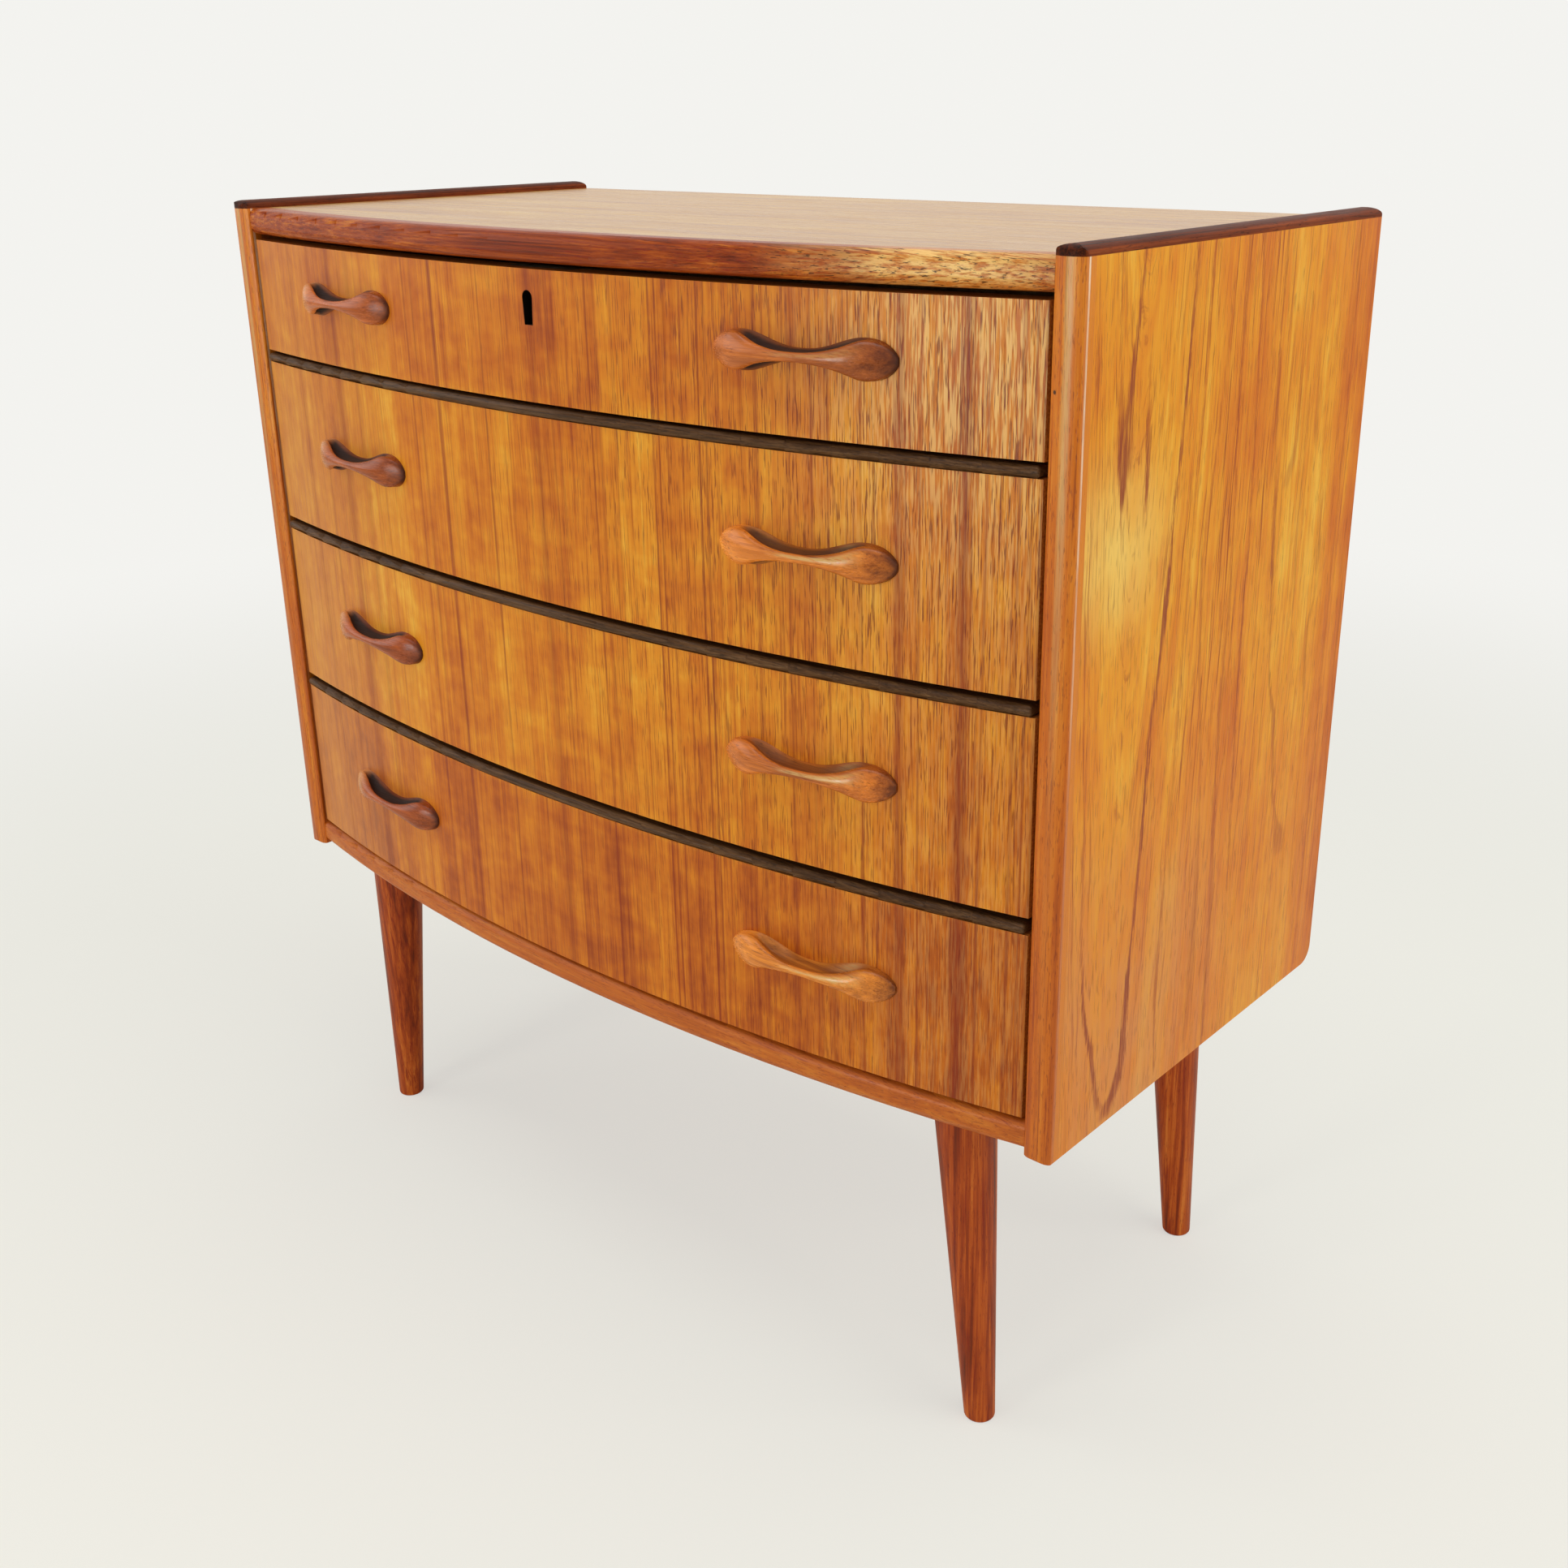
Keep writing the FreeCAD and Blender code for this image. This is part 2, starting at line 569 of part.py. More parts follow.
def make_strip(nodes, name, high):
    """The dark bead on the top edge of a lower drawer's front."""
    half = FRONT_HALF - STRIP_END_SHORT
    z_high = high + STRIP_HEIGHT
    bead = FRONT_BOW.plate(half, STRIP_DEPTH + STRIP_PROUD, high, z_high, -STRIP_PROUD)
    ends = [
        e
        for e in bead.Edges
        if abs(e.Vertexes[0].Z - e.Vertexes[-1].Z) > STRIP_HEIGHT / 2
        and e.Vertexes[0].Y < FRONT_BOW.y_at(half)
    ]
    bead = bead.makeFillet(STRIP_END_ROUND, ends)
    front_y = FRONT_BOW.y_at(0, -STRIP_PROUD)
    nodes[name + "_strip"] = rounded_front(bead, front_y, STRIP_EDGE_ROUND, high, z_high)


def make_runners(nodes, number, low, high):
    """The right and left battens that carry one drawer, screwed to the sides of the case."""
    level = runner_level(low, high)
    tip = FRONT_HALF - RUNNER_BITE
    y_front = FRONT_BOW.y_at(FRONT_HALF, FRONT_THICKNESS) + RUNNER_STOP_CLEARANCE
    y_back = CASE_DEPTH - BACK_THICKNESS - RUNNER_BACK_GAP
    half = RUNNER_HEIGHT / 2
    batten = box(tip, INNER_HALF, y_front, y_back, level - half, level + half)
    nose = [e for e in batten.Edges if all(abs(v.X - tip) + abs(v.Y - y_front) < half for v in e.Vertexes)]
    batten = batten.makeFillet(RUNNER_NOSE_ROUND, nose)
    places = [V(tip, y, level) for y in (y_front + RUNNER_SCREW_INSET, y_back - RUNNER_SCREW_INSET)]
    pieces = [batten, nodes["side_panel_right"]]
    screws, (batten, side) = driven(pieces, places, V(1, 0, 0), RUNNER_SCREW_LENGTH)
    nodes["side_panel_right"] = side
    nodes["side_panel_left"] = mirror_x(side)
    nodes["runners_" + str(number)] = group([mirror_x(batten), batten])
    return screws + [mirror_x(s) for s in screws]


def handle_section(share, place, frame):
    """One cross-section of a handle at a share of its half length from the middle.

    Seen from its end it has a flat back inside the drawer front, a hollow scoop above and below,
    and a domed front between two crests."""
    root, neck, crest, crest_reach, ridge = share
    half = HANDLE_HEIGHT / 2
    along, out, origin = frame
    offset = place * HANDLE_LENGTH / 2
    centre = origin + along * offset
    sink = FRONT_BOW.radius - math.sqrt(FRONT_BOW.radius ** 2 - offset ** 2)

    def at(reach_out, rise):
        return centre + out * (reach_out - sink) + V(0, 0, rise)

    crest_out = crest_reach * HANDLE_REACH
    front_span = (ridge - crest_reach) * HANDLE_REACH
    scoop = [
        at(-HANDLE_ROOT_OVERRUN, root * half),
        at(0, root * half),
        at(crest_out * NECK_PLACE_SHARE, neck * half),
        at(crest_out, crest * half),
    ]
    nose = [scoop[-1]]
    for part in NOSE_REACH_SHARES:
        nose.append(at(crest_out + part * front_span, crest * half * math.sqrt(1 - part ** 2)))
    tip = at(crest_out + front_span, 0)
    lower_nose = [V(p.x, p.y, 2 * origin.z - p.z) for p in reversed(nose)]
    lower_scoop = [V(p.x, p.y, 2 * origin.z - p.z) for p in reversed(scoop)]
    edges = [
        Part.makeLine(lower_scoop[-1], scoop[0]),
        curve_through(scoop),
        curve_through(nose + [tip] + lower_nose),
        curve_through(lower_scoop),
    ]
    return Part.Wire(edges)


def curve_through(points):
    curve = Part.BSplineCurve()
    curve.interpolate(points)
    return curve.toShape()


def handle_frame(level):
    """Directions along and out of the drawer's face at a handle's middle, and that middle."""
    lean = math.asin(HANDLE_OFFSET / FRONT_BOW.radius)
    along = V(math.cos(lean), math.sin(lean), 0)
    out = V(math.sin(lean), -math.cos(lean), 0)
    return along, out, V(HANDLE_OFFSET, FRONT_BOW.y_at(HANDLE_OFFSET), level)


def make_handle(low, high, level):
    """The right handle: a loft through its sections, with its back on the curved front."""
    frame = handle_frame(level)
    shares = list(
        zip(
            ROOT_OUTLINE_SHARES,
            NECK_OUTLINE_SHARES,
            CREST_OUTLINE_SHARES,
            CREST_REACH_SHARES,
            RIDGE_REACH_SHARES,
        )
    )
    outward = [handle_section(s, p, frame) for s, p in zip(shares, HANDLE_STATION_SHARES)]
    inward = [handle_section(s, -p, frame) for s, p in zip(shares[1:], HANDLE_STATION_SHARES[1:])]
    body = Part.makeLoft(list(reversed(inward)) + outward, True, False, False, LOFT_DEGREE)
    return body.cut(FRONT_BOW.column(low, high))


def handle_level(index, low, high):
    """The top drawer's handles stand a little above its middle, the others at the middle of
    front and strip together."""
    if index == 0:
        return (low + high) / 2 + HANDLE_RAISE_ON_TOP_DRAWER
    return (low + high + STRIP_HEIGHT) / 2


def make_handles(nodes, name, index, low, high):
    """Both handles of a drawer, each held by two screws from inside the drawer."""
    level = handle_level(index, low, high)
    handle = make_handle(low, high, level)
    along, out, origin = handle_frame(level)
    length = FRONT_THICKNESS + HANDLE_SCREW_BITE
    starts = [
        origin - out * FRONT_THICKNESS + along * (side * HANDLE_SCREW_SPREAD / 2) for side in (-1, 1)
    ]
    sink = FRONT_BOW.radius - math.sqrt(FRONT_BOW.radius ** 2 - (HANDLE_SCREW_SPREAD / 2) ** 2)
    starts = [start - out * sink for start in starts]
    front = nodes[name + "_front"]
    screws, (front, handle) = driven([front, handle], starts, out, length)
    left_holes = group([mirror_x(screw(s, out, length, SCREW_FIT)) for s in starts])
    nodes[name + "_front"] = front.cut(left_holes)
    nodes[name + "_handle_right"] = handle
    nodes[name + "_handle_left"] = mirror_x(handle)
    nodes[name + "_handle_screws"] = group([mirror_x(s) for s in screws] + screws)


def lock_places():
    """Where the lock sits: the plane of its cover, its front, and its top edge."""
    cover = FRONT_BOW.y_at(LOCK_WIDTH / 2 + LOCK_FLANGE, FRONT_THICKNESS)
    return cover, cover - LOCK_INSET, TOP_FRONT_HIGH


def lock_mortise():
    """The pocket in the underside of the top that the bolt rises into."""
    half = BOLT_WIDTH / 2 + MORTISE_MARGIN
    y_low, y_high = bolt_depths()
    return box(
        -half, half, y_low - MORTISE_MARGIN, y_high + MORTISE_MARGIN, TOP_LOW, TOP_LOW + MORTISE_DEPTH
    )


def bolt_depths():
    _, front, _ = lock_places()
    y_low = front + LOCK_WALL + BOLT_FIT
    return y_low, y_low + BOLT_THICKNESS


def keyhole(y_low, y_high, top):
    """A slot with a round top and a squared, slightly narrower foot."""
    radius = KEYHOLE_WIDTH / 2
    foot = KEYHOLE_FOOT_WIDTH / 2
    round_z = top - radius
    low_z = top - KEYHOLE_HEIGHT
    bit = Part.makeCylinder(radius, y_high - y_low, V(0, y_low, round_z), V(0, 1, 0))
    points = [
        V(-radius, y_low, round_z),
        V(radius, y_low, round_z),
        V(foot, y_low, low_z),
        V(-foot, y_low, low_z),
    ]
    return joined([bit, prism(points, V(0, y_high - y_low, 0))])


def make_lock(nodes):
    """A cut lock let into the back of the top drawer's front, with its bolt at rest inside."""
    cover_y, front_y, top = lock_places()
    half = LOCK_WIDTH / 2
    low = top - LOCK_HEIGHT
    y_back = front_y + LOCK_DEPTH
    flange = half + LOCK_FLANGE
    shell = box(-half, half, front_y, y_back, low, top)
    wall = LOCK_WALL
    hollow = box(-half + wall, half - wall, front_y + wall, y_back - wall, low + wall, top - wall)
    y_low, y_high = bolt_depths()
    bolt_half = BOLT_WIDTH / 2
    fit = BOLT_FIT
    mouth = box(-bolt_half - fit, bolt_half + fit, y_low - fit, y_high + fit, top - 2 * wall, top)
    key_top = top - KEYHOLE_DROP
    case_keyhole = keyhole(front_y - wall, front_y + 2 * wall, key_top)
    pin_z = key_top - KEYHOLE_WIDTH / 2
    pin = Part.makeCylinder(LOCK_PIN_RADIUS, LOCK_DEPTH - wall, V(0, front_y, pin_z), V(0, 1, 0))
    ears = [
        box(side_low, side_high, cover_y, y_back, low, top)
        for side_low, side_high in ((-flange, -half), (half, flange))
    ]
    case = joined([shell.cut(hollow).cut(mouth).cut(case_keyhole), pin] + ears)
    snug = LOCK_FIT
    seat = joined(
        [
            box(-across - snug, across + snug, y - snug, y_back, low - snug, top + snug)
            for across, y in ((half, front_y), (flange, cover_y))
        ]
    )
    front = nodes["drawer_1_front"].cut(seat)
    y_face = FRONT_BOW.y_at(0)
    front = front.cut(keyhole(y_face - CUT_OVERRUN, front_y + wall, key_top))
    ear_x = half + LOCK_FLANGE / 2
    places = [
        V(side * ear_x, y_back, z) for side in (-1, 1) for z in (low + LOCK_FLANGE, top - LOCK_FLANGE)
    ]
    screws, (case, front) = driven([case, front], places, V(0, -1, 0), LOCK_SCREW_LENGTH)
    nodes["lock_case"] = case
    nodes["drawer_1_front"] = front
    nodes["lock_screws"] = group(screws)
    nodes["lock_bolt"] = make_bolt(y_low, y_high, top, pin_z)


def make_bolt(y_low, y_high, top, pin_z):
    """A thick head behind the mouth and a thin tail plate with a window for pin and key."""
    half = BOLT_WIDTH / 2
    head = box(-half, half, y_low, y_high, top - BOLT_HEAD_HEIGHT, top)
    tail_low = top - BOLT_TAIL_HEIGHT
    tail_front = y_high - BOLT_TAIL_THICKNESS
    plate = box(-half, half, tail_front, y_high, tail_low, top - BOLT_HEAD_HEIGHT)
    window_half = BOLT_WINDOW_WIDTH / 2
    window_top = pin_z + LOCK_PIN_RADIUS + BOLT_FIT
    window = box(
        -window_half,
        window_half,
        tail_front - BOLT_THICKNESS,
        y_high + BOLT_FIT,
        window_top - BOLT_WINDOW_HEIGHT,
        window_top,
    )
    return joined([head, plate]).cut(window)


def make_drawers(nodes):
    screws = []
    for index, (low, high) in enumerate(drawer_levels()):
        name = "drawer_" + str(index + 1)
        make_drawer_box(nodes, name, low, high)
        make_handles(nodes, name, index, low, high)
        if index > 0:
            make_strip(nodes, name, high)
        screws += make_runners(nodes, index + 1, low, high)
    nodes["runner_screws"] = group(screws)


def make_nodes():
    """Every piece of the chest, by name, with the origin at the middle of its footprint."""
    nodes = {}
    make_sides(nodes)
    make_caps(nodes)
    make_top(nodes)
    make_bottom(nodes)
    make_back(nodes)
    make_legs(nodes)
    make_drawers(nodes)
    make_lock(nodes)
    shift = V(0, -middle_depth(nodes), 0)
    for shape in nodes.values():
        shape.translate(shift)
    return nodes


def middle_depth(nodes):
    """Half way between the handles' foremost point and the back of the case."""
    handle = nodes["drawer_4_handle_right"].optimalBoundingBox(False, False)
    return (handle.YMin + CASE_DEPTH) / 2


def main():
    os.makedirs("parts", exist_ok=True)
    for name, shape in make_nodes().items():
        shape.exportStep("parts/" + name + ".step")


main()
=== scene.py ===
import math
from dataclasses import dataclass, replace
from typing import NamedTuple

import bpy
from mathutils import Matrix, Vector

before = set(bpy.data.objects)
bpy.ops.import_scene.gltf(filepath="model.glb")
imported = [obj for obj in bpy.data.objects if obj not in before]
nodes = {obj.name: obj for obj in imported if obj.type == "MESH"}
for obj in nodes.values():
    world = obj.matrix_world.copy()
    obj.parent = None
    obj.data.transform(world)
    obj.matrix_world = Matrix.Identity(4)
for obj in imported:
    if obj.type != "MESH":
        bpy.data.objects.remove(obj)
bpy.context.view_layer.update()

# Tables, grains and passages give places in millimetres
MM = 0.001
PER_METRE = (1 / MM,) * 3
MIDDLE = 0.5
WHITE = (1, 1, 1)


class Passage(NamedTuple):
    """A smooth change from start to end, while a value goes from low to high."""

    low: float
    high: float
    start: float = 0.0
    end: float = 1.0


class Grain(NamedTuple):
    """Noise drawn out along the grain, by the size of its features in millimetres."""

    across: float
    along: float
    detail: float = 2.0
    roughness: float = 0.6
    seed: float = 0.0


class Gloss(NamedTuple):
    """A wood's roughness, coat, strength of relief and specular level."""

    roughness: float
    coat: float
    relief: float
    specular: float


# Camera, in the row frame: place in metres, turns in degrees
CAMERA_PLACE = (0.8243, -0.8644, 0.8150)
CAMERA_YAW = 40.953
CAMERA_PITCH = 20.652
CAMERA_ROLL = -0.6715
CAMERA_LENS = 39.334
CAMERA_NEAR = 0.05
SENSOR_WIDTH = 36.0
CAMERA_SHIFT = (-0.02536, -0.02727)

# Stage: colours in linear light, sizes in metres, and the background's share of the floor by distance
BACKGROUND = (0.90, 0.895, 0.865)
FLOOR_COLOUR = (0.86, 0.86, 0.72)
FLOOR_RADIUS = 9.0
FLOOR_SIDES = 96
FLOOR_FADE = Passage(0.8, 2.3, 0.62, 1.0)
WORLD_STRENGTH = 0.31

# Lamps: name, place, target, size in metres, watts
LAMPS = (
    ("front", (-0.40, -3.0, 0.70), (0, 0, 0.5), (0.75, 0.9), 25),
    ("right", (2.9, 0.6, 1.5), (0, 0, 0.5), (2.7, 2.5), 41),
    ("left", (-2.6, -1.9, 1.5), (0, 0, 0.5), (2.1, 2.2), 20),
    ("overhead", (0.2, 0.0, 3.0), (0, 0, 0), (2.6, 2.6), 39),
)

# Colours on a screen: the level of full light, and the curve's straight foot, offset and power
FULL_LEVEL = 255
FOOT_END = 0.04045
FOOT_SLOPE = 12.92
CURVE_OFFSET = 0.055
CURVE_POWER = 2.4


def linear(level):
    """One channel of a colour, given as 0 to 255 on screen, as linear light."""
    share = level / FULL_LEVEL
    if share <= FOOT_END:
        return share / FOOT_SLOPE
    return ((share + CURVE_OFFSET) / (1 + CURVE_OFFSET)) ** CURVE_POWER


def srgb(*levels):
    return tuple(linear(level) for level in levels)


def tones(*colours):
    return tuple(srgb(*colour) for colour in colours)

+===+

* **WRITTEN EXERCISE**:
Each line from the line containing "make_bottom(nodes)" through the line containing "smooth change from" is to be transcribed exactly, and no other line.

* **RESULT FOR THIS EXERCISE**:
    make_bottom(nodes)
    make_back(nodes)
    make_legs(nodes)
    make_drawers(nodes)
    make_lock(nodes)
    shift = V(0, -middle_depth(nodes), 0)
    for shape in nodes.values():
        shape.translate(shift)
    return nodes


def middle_depth(nodes):
    """Half way between the handles' foremost point and the back of the case."""
    handle = nodes["drawer_4_handle_right"].optimalBoundingBox(False, False)
    return (handle.YMin + CASE_DEPTH) / 2


def main():
    os.makedirs("parts", exist_ok=True)
    for name, shape in make_nodes().items():
        shape.exportStep("parts/" + name + ".step")


main()
=== scene.py ===
import math
from dataclasses import dataclass, replace
from typing import NamedTuple

import bpy
from mathutils import Matrix, Vector

before = set(bpy.data.objects)
bpy.ops.import_scene.gltf(filepath="model.glb")
imported = [obj for obj in bpy.data.objects if obj not in before]
nodes = {obj.name: obj for obj in imported if obj.type == "MESH"}
for obj in nodes.values():
    world = obj.matrix_world.copy()
    obj.parent = None
    obj.data.transform(world)
    obj.matrix_world = Matrix.Identity(4)
for obj in imported:
    if obj.type != "MESH":
        bpy.data.objects.remove(obj)
bpy.context.view_layer.update()

# Tables, grains and passages give places in millimetres
MM = 0.001
PER_METRE = (1 / MM,) * 3
MIDDLE = 0.5
WHITE = (1, 1, 1)


class Passage(NamedTuple):
    """A smooth change from start to end, while a value goes from low to high."""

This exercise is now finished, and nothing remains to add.